# WHAT YOU SHOULD DO
Keep only the lines where "bodies" appears.

++++ DATASET CONTENT ++++

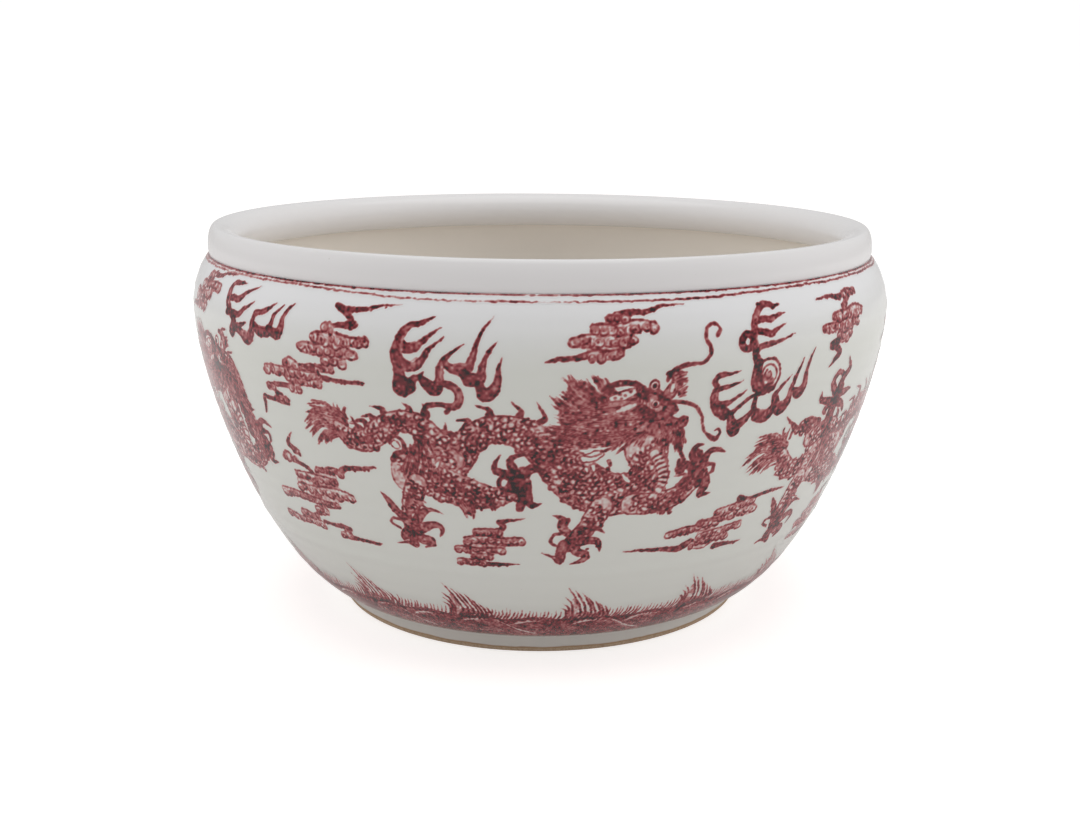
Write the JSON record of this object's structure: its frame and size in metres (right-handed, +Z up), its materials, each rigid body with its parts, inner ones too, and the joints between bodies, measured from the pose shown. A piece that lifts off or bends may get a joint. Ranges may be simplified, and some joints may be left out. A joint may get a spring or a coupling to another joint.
{
  "type": "porcelain basin",
  "caption": "Wide round porcelain basin with a rolled rim, high shoulder and low foot ring, painted in red under a clear glaze.",
  "frame": {"origin": "centre of the foot ring's standing face, on the surface that the basin stands on", "axes": "+Z up along the basin's axis of revolution; -Y towards the viewer, facing the painted front"},
  "size_m": [0.4, 0.4, 0.2201],
  "materials": {
    "glazed_porcelain": "clear glossy glaze over white porcelain, painted in copper red under the glaze",
    "rim_glaze": "thicker white glaze on the rolled rim, softly glossy",
    "bare_clay": "unglazed biscuit edge of the foot ring, lightly toasted"
  },
  "bodies": {
    "root": {"foot_ring": "bare_clay", "lower_bowl": "glazed_porcelain", "upper_wall": "glazed_porcelain", "rim_roll": "rim_glaze"}
  },
  "joints": []
}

++++

# FINAL RESULT
Write the JSON record of this object's structure: its frame and size in metres (right-handed, +Z up), its materials, each rigid body with its parts, inner ones too, and the joints between bodies, measured from the pose shown. A piece that lifts off or bends may get a joint. Ranges may be simplified, and some joints may be left out. A joint may get a spring or a coupling to another joint.
  "bodies": {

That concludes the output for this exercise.